WHAT YOU NEED TO DO
Return each line of the material verbatim.

>>>

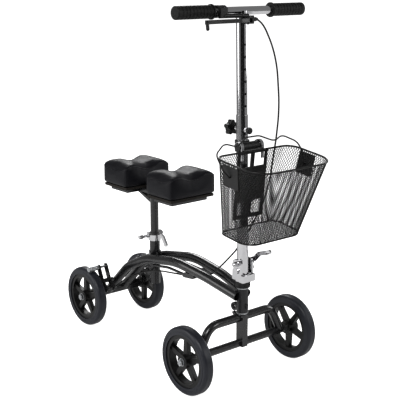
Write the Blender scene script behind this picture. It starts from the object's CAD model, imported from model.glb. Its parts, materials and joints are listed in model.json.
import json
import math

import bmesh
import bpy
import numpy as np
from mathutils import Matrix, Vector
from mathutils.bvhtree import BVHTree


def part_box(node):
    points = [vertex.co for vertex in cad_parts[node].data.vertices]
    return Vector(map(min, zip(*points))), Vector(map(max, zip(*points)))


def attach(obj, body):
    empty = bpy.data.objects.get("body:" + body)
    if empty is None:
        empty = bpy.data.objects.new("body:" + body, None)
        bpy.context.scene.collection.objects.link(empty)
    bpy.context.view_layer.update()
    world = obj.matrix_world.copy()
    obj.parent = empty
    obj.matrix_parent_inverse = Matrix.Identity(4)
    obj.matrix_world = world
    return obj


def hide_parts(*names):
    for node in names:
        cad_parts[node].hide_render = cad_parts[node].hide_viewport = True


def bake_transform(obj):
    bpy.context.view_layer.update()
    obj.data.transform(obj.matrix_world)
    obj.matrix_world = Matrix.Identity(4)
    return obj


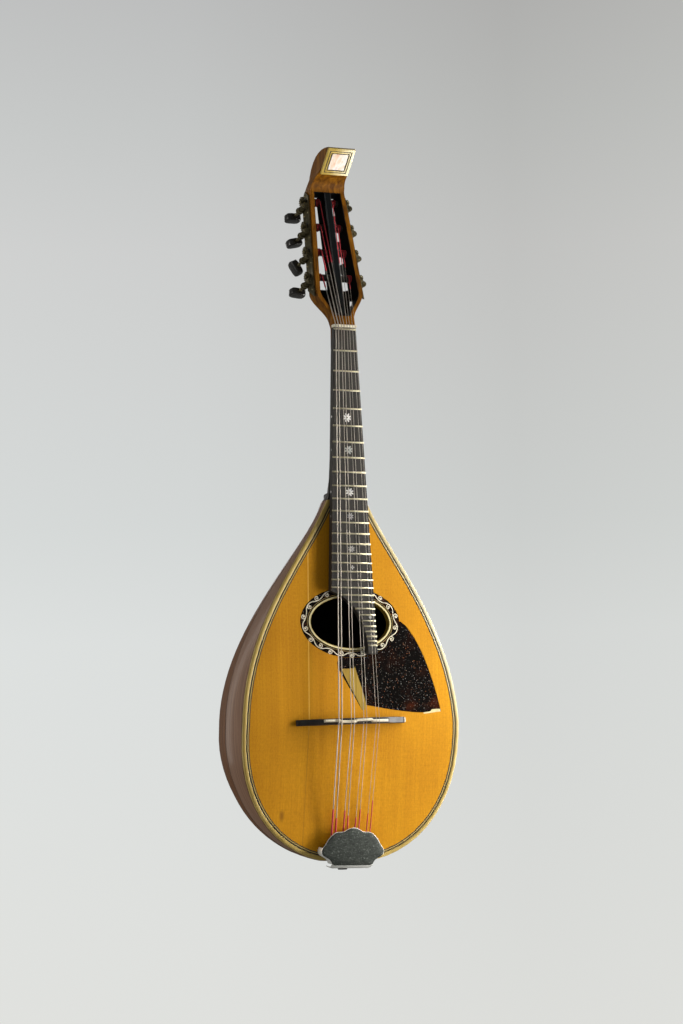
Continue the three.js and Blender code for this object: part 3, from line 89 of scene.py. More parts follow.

<<<

SOLUTION TO THIS TASK
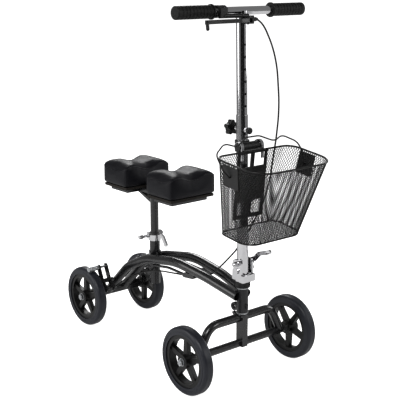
Write the Blender scene script behind this picture. It starts from the object's CAD model, imported from model.glb. Its parts, materials and joints are listed in model.json.
import json
import math

import bmesh
import bpy
import numpy as np
from mathutils import Matrix, Vector
from mathutils.bvhtree import BVHTree


def part_box(node):
    points = [vertex.co for vertex in cad_parts[node].data.vertices]
    return Vector(map(min, zip(*points))), Vector(map(max, zip(*points)))


def attach(obj, body):
    empty = bpy.data.objects.get("body:" + body)
    if empty is None:
        empty = bpy.data.objects.new("body:" + body, None)
        bpy.context.scene.collection.objects.link(empty)
    bpy.context.view_layer.update()
    world = obj.matrix_world.copy()
    obj.parent = empty
    obj.matrix_parent_inverse = Matrix.Identity(4)
    obj.matrix_world = world
    return obj


def hide_parts(*names):
    for node in names:
        cad_parts[node].hide_render = cad_parts[node].hide_viewport = True


def bake_transform(obj):
    bpy.context.view_layer.update()
    obj.data.transform(obj.matrix_world)
    obj.matrix_world = Matrix.Identity(4)
    return obj


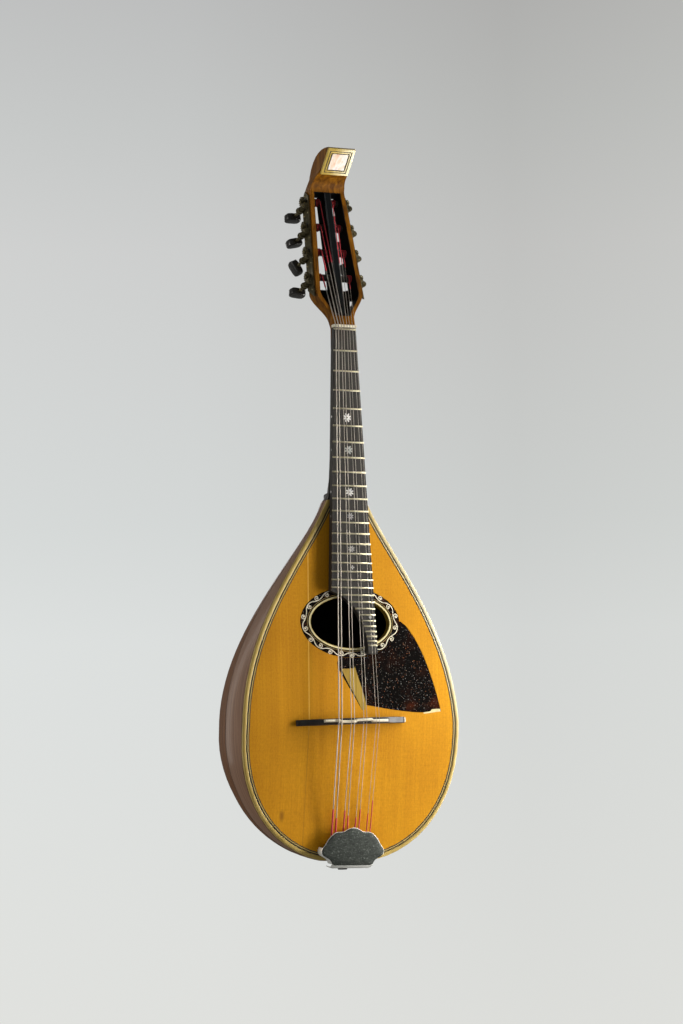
Continue the three.js and Blender code for this object: part 3, from line 89 of scene.py. More parts follow.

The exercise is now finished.